*WHAT THE TASK ASKS*. Quote the full listing word for word.

*RECORDED DATA*.
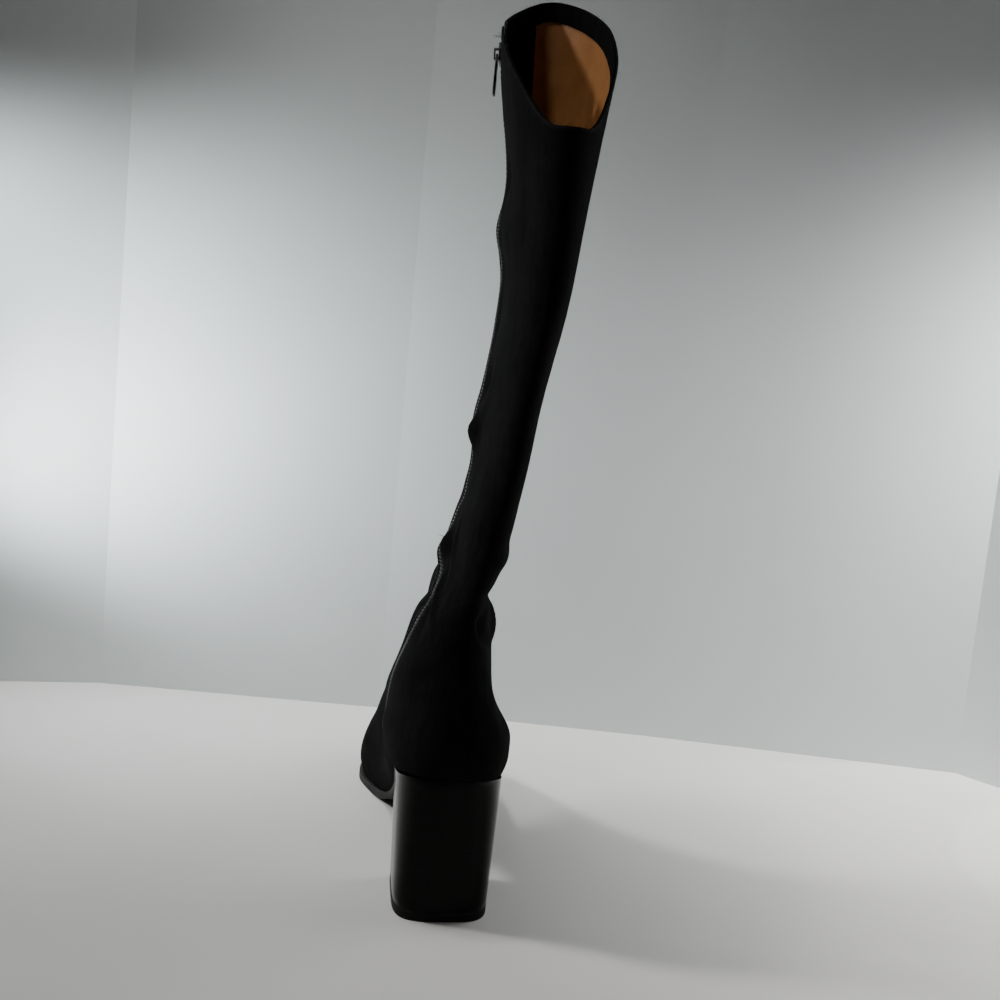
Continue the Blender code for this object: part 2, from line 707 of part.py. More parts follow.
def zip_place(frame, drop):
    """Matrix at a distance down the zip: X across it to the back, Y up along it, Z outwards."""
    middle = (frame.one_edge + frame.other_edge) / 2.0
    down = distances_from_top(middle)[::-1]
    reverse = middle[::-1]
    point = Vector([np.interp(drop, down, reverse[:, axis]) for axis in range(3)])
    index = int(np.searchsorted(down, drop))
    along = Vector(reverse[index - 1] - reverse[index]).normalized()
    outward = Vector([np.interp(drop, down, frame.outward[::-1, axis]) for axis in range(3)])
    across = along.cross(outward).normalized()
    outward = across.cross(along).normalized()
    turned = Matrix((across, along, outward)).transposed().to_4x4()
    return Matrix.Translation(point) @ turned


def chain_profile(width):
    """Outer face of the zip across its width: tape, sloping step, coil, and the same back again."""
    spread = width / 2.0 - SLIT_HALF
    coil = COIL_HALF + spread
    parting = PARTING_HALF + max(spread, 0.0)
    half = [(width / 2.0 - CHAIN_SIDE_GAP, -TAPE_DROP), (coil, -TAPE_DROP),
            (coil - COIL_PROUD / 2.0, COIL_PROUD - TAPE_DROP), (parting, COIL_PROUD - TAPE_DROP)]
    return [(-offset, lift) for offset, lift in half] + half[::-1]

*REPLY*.
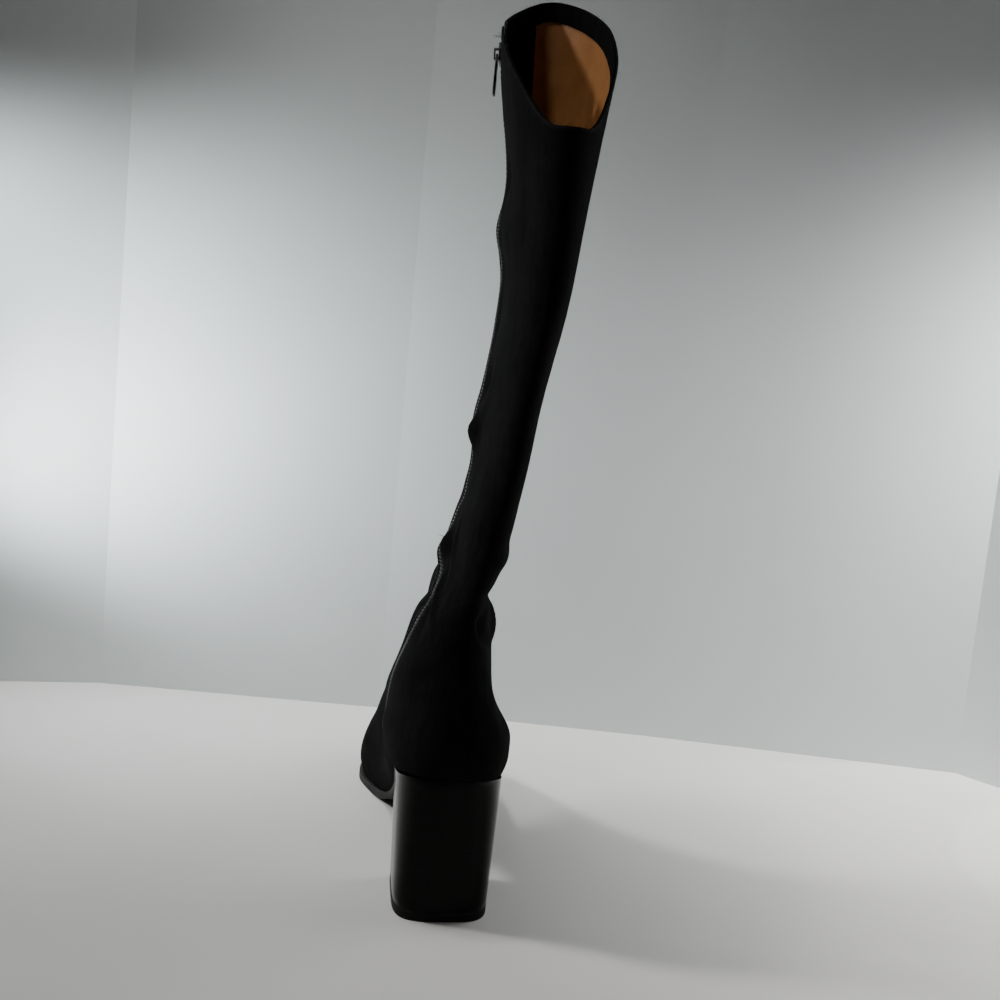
Continue the Blender code for this object: part 2, from line 707 of part.py. More parts follow.
def zip_place(frame, drop):
    """Matrix at a distance down the zip: X across it to the back, Y up along it, Z outwards."""
    middle = (frame.one_edge + frame.other_edge) / 2.0
    down = distances_from_top(middle)[::-1]
    reverse = middle[::-1]
    point = Vector([np.interp(drop, down, reverse[:, axis]) for axis in range(3)])
    index = int(np.searchsorted(down, drop))
    along = Vector(reverse[index - 1] - reverse[index]).normalized()
    outward = Vector([np.interp(drop, down, frame.outward[::-1, axis]) for axis in range(3)])
    across = along.cross(outward).normalized()
    outward = across.cross(along).normalized()
    turned = Matrix((across, along, outward)).transposed().to_4x4()
    return Matrix.Translation(point) @ turned


def chain_profile(width):
    """Outer face of the zip across its width: tape, sloping step, coil, and the same back again."""
    spread = width / 2.0 - SLIT_HALF
    coil = COIL_HALF + spread
    parting = PARTING_HALF + max(spread, 0.0)
    half = [(width / 2.0 - CHAIN_SIDE_GAP, -TAPE_DROP), (coil, -TAPE_DROP),
            (coil - COIL_PROUD / 2.0, COIL_PROUD - TAPE_DROP), (parting, COIL_PROUD - TAPE_DROP)]
    return [(-offset, lift) for offset, lift in half] + half[::-1]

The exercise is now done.